WHAT IS BEING ASKED:
Return, word for word, every line that follows.

==========

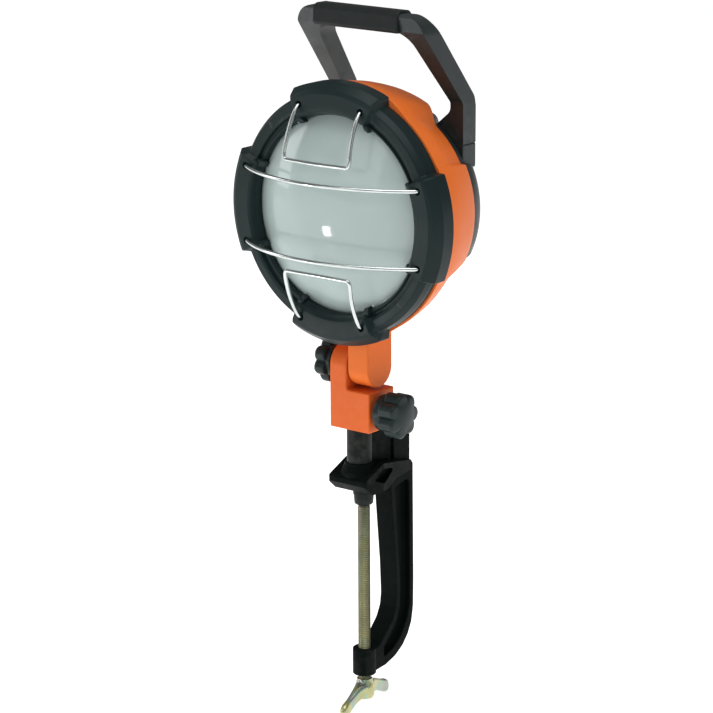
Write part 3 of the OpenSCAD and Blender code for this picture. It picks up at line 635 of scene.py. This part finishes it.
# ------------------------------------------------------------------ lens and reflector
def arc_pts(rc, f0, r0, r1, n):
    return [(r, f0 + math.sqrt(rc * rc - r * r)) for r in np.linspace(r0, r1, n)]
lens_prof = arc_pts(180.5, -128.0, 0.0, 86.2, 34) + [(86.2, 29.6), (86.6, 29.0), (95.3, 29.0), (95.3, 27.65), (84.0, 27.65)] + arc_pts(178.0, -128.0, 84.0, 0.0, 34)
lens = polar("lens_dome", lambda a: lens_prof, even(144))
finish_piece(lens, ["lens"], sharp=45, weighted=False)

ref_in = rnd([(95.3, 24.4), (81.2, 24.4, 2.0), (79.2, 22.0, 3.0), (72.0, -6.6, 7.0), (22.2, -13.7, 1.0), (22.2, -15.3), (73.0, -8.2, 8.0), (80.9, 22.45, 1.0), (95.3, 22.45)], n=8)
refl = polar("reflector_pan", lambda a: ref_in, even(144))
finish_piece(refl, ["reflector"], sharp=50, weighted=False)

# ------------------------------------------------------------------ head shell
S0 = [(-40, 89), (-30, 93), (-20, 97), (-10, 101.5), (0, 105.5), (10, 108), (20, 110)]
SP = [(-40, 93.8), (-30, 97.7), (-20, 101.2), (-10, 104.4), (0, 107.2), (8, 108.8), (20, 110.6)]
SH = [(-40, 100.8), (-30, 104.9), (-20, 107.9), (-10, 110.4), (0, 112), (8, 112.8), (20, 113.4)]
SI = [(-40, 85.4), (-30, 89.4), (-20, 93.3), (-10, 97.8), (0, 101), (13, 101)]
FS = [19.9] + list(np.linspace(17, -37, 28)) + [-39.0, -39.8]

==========

ANSWER FOR THIS EXERCISE:
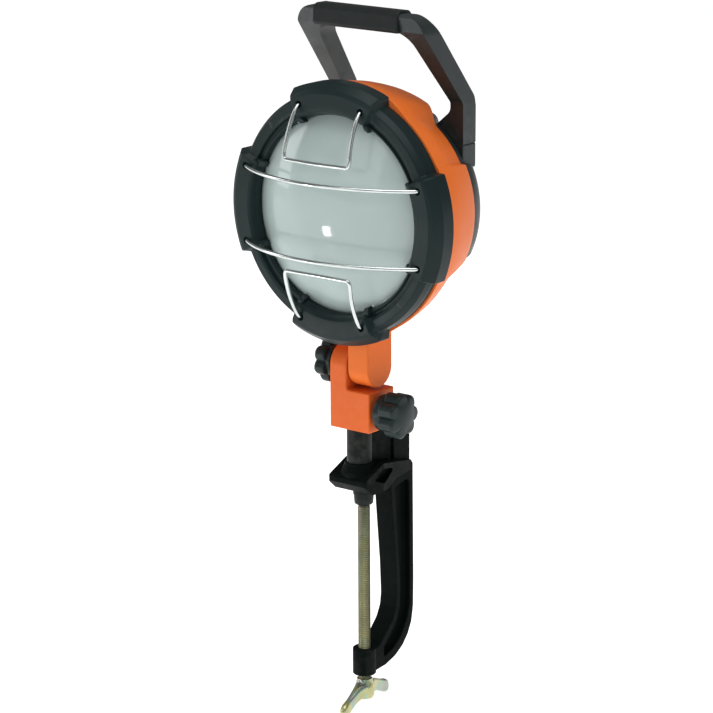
Write part 3 of the OpenSCAD and Blender code for this picture. It picks up at line 635 of scene.py. This part finishes it.
# ------------------------------------------------------------------ lens and reflector
def arc_pts(rc, f0, r0, r1, n):
    return [(r, f0 + math.sqrt(rc * rc - r * r)) for r in np.linspace(r0, r1, n)]
lens_prof = arc_pts(180.5, -128.0, 0.0, 86.2, 34) + [(86.2, 29.6), (86.6, 29.0), (95.3, 29.0), (95.3, 27.65), (84.0, 27.65)] + arc_pts(178.0, -128.0, 84.0, 0.0, 34)
lens = polar("lens_dome", lambda a: lens_prof, even(144))
finish_piece(lens, ["lens"], sharp=45, weighted=False)

ref_in = rnd([(95.3, 24.4), (81.2, 24.4, 2.0), (79.2, 22.0, 3.0), (72.0, -6.6, 7.0), (22.2, -13.7, 1.0), (22.2, -15.3), (73.0, -8.2, 8.0), (80.9, 22.45, 1.0), (95.3, 22.45)], n=8)
refl = polar("reflector_pan", lambda a: ref_in, even(144))
finish_piece(refl, ["reflector"], sharp=50, weighted=False)

# ------------------------------------------------------------------ head shell
S0 = [(-40, 89), (-30, 93), (-20, 97), (-10, 101.5), (0, 105.5), (10, 108), (20, 110)]
SP = [(-40, 93.8), (-30, 97.7), (-20, 101.2), (-10, 104.4), (0, 107.2), (8, 108.8), (20, 110.6)]
SH = [(-40, 100.8), (-30, 104.9), (-20, 107.9), (-10, 110.4), (0, 112), (8, 112.8), (20, 113.4)]
SI = [(-40, 85.4), (-30, 89.4), (-20, 93.3), (-10, 97.8), (0, 101), (13, 101)]
FS = [19.9] + list(np.linspace(17, -37, 28)) + [-39.0, -39.8]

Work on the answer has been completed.